While the companies vie for dominance in a nascent field of tech, their customers’ motivations are a little more simple. “For a number of consumers, the reason why they bought a smart speaker or used a voice assistant is because they thought it was cool,” said Bangah.

That enthusiasm has sold hundreds of millions of speakers worldwide over the past six years. But recently, the novelty seems to be wearing off. “We get the sense [from market research] that over the last 12 to 18 months that there’s a bit of fatigue setting in,” said Watkins. “There’s been no real amazing use case that’s emerged that has meant that people can’t live without these devices.”

The biggest problem is that the technology isn’t fully mature. Using smart speakers to control connected devices remains a buggy, frustrating experience. Internet outages and service interruptions can unexpectedly render crucial household appliances useless. There’s a Twitter account dedicated to smart home schadenfreude, documenting distressed devices like grills stuck in the middle of software updates and meat thermometers struggling to connect to the internet.

“For smart speakers to start to really pay off, we’re going to need a much more robust ecosystem of home gadgets,” said Michael Levin, Lowitz’s partner at CIRP. The gadgets have come a long way from where they were in the mid 2010s, when pairing a lightbulb to a voice assistant could swallow up an afternoon—but Lowitz and Levin say the user experience has to get much simpler still to encourage consumers to link multiple devices to their speakers and see the full benefit of having a connected smart house.

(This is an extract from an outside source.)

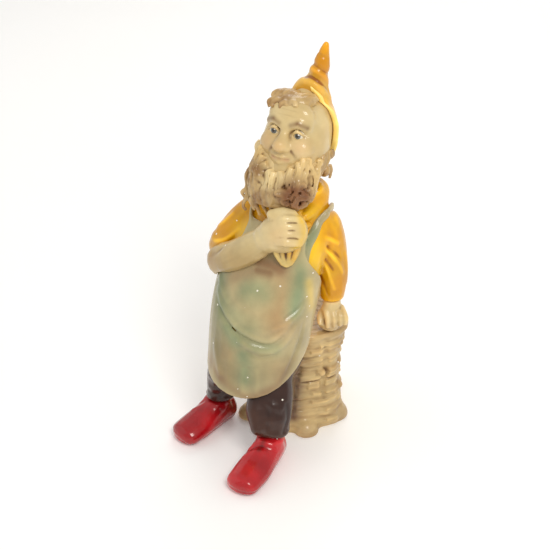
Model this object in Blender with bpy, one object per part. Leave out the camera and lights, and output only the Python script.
"""A garden gnome who leans on a tree stump, as the separately moulded pieces it is luted from.

The figure faces -Y, +X is its own left, and it stands on z = 0. Stations and sizes are in
millimetres and become metres where a mesh is made. Most pieces are lofts: rings that follow a
short list of stations, hollow where the casting is hollow, and cut back from the neighbour
they are seated on. Run it with: blender --background --python part.py
"""

import math

import bmesh
import bpy
from mathutils import Euler, Matrix, Vector

MM = 0.001
SEAM = 0.35  # the slip joint between two pieces
CLAY = 6.0  # wall of the hollow castings
LAY = 1.0  # how far the cloth stands off the body
CLOTH = 3.6  # thickness of the apron's relief
COLLAR = 4.8
BRACE = 3.4  # thickness of the straps and of the waist tie
SIDES = 24  # points round a large ring
LIMB_SIDES = 14  # points round an arm, a leg or a root
MIDDLE = (-17.3, -42.6)  # the middle of the footprint, which becomes the origin

STUMP_TOP = 116.0
SEAT_SLAB = 9.0
HIP = 98.0  # where the trousers meet the shirt, under the apron
SIDE_SEAM = -12.0  # the y of the joint between the front and the back of the body
BIB_TOP = 240.0
HEM = 75.0

# The body, from the crotch to the neck: middle x, middle y, height, half width, half depth.
BODY = [
    (-15, -57, 44, 46, 42), (-15, -57, 62, 46, 42), (-16, -55, 80, 46, 43), (-16, -51, HIP, 46, 44),
    (-15, -47, 122, 47, 46), (-13, -42, 150, 48, 47), (-11, -34, 176, 48, 43), (-7, -24, 202, 47, 37),
    (-3, -14, 226, 47, 31), (-1, -8, 241, 42, 27), (2, -4, 253, 31, 23), (4, -1, 266, 24, 21),
]

HEAD = Matrix.Translation((4, 1, 320)) @ Euler((math.radians(-18), 0, math.radians(-4))).to_matrix().to_4x4()

COLOURS = {
    "bark": ((0.55, 0.40, 0.24), 0.5),
    "skin": ((0.72, 0.57, 0.38), 0.35),
    "hair": ((0.45, 0.29, 0.16), 0.45),
    "shirt": ((0.86, 0.55, 0.08), 0.3),
    "hat": ((0.87, 0.49, 0.10), 0.3),
    "apron": ((0.66, 0.66, 0.48), 0.35),
    "trousers": ((0.12, 0.07, 0.06), 0.3),
    "boot": ((0.60, 0.03, 0.04), 0.2),
}


# ---------------------------------------------------------------- rings and lofts

def through(stations, steps):
    """A smooth run through the given stations, with so many steps between each pair."""
    last = len(stations) - 1
    run = []
    for i in range(last):
        before, here = stations[max(i - 1, 0)], stations[i]
        there, after = stations[i + 1], stations[min(i + 2, last)]
        for k in range(steps):
            t = k / steps
            run.append(tuple(
                0.5 * (2 * b + (c - a) * t + (2 * a - 5 * b + 4 * c - d) * t * t
                       + (3 * b - a - 3 * c + d) * t ** 3)
                for a, b, c, d in zip(before, here, there, after)
            ))
    run.append(tuple(float(value) for value in stations[last]))
    return run


def frames_of(run, across, straight):
    """The width, depth and forward ways at each station. Without across, the rings lie flat."""
    if across is None:
        return [(Vector((1, 0, 0)), Vector((0, 1, 0)), Vector((0, 0, 1)))] * len(run)
    middles = [Vector(station[:3]) for station in run]
    if straight:  # every ring is upright and square to the way from the first to the last
        ahead = ((middles[-1] - middles[0]) * Vector((1, 1, 0))).normalized()
        return [(ahead.cross(Vector((0, 0, 1))), Vector((0, 0, 1)), ahead)] * len(run)
    frames = []
    for i in range(len(run)):
        ahead = (middles[min(i + 1, len(run) - 1)] - middles[max(i - 1, 0)]).normalized()
        depth = ahead.cross(Vector(across)).normalized()
        frames.append((depth.cross(ahead), depth, ahead))
    return frames


def cap(station, ahead, way):
    """The shrinking stations that round off an end."""
    depth = 0.9 * min(station[3], station[4])
    made = []
    for rise in (0.45, 0.8, 0.97):
        share = math.sqrt(1 - rise * rise)
        middle = Vector(station[:3]) + ahead * (way * depth * rise)
        made.append((*middle, station[3] * share, station[4] * share))
    return made


def loft(rings):
    """A mesh through the rings, closed by a flat face on each end."""
    bm = bmesh.new()
    rows = [[bm.verts.new(point * MM) for point in ring] for ring in rings]
    count = len(rows[0])
    for low, high in zip(rows, rows[1:]):
        for k in range(count):
            after = (k + 1) % count
            bm.faces.new((low[k], low[after], high[after], high[k]))
    bm.faces.new(rows[0][::-1])
    bm.faces.new(rows[-1])
    bmesh.ops.recalc_face_normals(bm, faces=bm.faces[:])
    return bm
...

Then there are the perennial concerns about security and privacy. Hackers have broken into baby monitors and used millions of compromised smart gadgets to launch attacks that have taken Twitter, Spotify, and other sites offline. Amazon, Google, and Apple all got caught in 2019 listening in on snippets of users’ interactions. Amazon and Google constantly monitor customers’ devices, and Roomba vacuums create detailed maps of their owners’ homes that can be shared with third parties. There’s some limited evidence that competition between companies is making privacy issues better for consumers: Google came out with a video smart speaker that had no built in camera, which may have prompted Amazon to create a shutter users could put over the camera on its devices.

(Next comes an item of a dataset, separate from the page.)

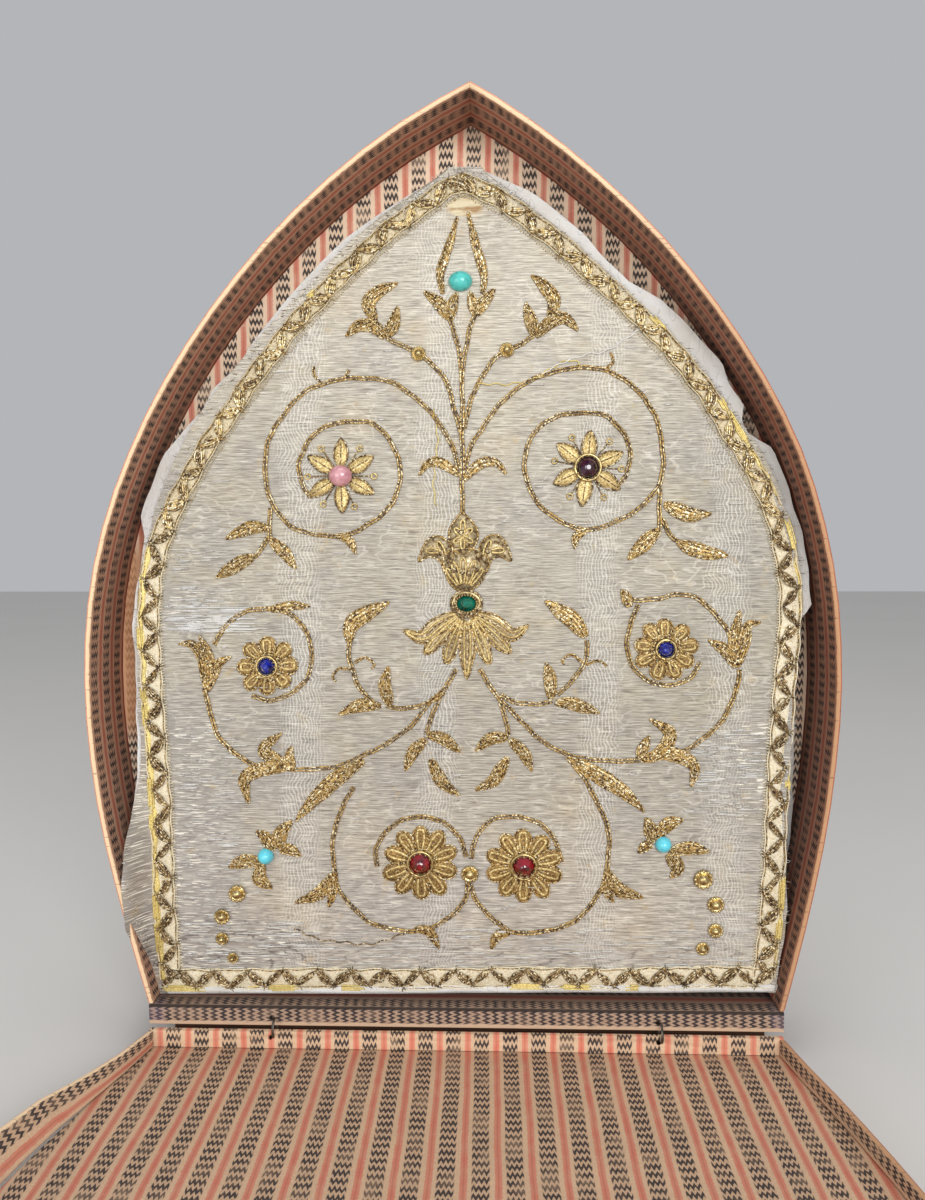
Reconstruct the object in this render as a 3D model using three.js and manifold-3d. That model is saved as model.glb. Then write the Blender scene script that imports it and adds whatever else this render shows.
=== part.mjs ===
// A bishop's mitre, folded flat in its pointed-arch case, with the case's lid let down in front of it.
// Millimetres, +Z up, X across, the front towards -Y. The origin is the middle of the case's underside.
import * as THREE from 'three';
import { mergeVertices } from 'three/addons/utils/BufferGeometryUtils.js';
import Module from 'manifold-3d';

const wasm = await Module();
wasm.setup();

// The case
const CASE_DEPTH = 41;
const FRONT = -CASE_DEPTH / 2;
const BACK = CASE_DEPTH / 2;
const BOARD = 3;
const WALL = 2.5;
const GAP = 0.3;
const FLOOR_HALF = 148;
const FLOOR_UNDER = 12.5;
const FLOOR_TOP = 21.7;
const PLINTH_HALF = 140;
const PLINTH_RECESS = 7.5;

// Outline of the case's rim: half its width at each height above the table
const CASE_ROWS = [
  { height: 12.5, half: 147.0 },
  { height: 22, half: 148.2 },
  { height: 51, half: 155.3 },
  { height: 82, half: 162.0 },
  { height: 111, half: 167.2 },
  { height: 140, half: 170.4 },
  { height: 167, half: 171.8 },
  { height: 195, half: 170.8 },
  { height: 222, half: 167.4 },
  { height: 249, half: 160.8 },
  { height: 275, half: 151.4 },
  { height: 301, half: 138.6 },
  { height: 327, half: 122.3 },
  { height: 353, half: 102.7 },
  { height: 378, half: 80.0 },
  { height: 403, half: 51.9 },
  { height: 422, half: 25.6 },
  { height: 437, half: 0 },
];

// The lid, and the two wire rings that hinge it
const LID_HEIGHT = 11.2;
const HINGE_Y = -20.6;
const HINGE_Z = 11.6;
const LID_SHIFT = HINGE_Y + HINGE_Z;
const RING_AT = 90;
const RING_RADIUS = 4.5;
const RING_WIRE = 0.6;
const RING_HOLE = 1.1;

// The mitre: it stands on its hem and leans back against the case
const HEM = 22;
const MITRE_TOP = 412;
const FACE_BOTTOM = FRONT + 10;
const FACE_LEAN = 18;
const LEAN_POWER = 1.2;
const HEM_RISE = 4.5;
const HORN = 2.2;
const LINING = 1.2;
const BACK_FACE = BACK - BOARD - GAP;
const APEX_X = -2;

// Half widths of the mitre's layers at each height
const MITRE_ROWS = [
  { height: 22, cloth: 143.5, lining: 138, braid: 139.5 },
  { height: 50, cloth: 150, lining: 141, braid: 142.5 },
  { height: 80, cloth: 152, lining: 144, braid: 143.6 },
  { height: 110, cloth: 153, lining: 147, braid: 144 },
  { height: 140, cloth: 153.5, lining: 151, braid: 145.7 },
  { height: 170, cloth: 154.5, lining: 155, braid: 147.4 },
  { height: 200, cloth: 155.5, lining: 158.5, braid: 148.4 },
  { height: 230, cloth: 151.5, lining: 155.5, braid: 144.8 },
  { height: 260, cloth: 144.5, lining: 149, braid: 137.4 },
  { height: 290, cloth: 129.5, lining: 131, braid: 123 },
  { height: 320, cloth: 110.5, lining: 111, braid: 103.5 },
  { height: 345, cloth: 91, lining: 91.5, braid: 83 },
  { height: 365, cloth: 70.5, lining: 70, braid: 62.2 },
  { height: 385, cloth: 48, lining: 47, braid: 41.2 },
  { height: 398, cloth: 31, lining: 29, braid: 23.3 },
  { height: 406, cloth: 19, lining: 15, braid: 0 },
  { height: 412, cloth: 8, lining: 2, braid: -16 },
];
const BRAID_WIDTH = 10.5;
const BRAID_THICK = 0.9;
const BRAID_LINE = 28;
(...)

Despite these growing pains, users have found a handful of clear-cut use cases that are fully fleshed out. The speakers are good at playing music on demand, answering basic questions, and checking the weather. “These are great use cases, but they’re relatively simplistic for what is actually possible with this technology,” said Bangah.

As companies continue to vie for control of the market, they’ll have to find ways to bring their speakers and gadgets closer to the sci-fi future their customers are imagining. If they can squash the bugs, expand their product offerings, and retain users’ trust, the firms will be on their way to realizing consumers’ decades-old dream of living like the Jetsons.